After one of the wettest winters in memory we’ve been expecting a hot, windy dry summer. So far it hasn’t materialised. There was a lot of wind before Christmas, which is typical of the Cape, but over the Christmas period itself we had perfect weather, still days with little or no wind and temperatures that didn’t rise above 32 or 33. After New Year we expect all that to change – the Christmas guests leave and the oven goes on. Typically in the second week of January the thermometer soars to 40, sometimes more in the valley below and the dogs and I gratefully retreat to my air conditioned office.

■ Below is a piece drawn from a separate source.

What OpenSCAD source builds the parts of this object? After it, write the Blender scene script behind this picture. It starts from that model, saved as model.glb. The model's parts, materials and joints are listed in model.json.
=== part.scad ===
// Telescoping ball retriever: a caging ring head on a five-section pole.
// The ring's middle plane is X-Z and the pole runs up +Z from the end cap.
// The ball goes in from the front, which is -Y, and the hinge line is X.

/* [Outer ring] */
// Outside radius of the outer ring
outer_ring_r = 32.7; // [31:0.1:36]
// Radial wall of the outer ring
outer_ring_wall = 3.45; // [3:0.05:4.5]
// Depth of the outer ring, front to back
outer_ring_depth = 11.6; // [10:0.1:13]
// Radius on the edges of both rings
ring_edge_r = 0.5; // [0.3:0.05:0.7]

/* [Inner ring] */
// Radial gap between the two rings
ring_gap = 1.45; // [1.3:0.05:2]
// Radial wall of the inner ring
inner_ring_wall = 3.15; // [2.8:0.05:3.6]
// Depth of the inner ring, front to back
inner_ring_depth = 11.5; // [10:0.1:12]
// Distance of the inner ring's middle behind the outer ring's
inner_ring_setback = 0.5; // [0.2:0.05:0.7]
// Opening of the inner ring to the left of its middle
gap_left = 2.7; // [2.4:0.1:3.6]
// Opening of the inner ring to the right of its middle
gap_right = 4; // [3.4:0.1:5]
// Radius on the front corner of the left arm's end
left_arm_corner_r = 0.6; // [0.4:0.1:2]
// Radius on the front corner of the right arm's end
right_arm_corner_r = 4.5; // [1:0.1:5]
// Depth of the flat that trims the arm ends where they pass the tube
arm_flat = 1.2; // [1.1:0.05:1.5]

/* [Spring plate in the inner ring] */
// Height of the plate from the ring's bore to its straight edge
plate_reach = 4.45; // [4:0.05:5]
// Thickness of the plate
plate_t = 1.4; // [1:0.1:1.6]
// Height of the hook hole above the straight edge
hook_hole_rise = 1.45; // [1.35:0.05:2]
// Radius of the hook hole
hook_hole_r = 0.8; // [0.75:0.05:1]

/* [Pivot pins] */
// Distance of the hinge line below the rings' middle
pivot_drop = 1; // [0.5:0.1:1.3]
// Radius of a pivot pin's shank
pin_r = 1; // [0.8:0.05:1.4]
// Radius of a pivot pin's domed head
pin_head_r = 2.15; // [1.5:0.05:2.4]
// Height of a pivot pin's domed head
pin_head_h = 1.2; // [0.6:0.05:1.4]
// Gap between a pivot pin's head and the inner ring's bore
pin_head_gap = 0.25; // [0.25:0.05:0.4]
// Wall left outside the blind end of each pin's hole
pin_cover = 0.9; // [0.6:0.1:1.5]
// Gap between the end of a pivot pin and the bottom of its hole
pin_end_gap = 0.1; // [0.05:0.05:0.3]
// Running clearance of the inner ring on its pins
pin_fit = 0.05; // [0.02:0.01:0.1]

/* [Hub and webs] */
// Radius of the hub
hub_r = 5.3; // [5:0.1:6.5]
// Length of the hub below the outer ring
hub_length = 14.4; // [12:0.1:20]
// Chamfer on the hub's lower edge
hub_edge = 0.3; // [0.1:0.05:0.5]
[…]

Not this year. As I write this on 6th January 2014 it is pouring with rain outside and the temperature is a cool 24 degrees. The rain is set to continue for the next few days and for once I’m actually grateful to be catching an early flight to Johannesburg on Wednesday and hoping to miss the worst of this most unseasonal summer stormy weather. I expect we’ll get the heat soon enough. My mother is staying with us and we went to Cape Town this morning to purchase some new outdoor furniture for her sunbathing – not much chance of that in the next few days so she’s off to Simonstown for a few days of less rural life.
Our fynbos runs continue to surprise me. Running down the drive late last week a flash of coral caught my eye and I stopped to admire a little group of Watsonia that is flowering on the bank. This bank along the drive really is fynbos heaven, it seems to capture water and most of the interesting things that grow elsewhere on the farm thrive here. This one looks most like Watsonia coccinea although it might easily be another of the many fynbos subspecies.
Although we’ve seen this Microdon dubius before I can’t resist posting another picture. It’s in full flower at the moment and these yellow-purple spikes are all over the farm, lighting the roads and profilic in the buchu lands.
The next couple of weeks are going to be taken over by a work project that will take most of my time and much of my energy so blogs might be in short supply. This year our Christmas/summer break was curtailed by a project in Stockholm in December and this one in Johannesburg that starts a week before I’d planned to get back to work. We are driven by the client and grateful to have them, but sometimes a holiday break would be nice!
Even a short holiday on the farm is a joy – the dogs love having us aournd, lots of friends come to stay for a night or three and we are blessed to live on this mountain.
As work takes over again the Fynbos Blog resolves to carry on in 2014, with the aim of capturing even more of the amazing diversity of flowering shrubs and bulbs that flourish on this little farm.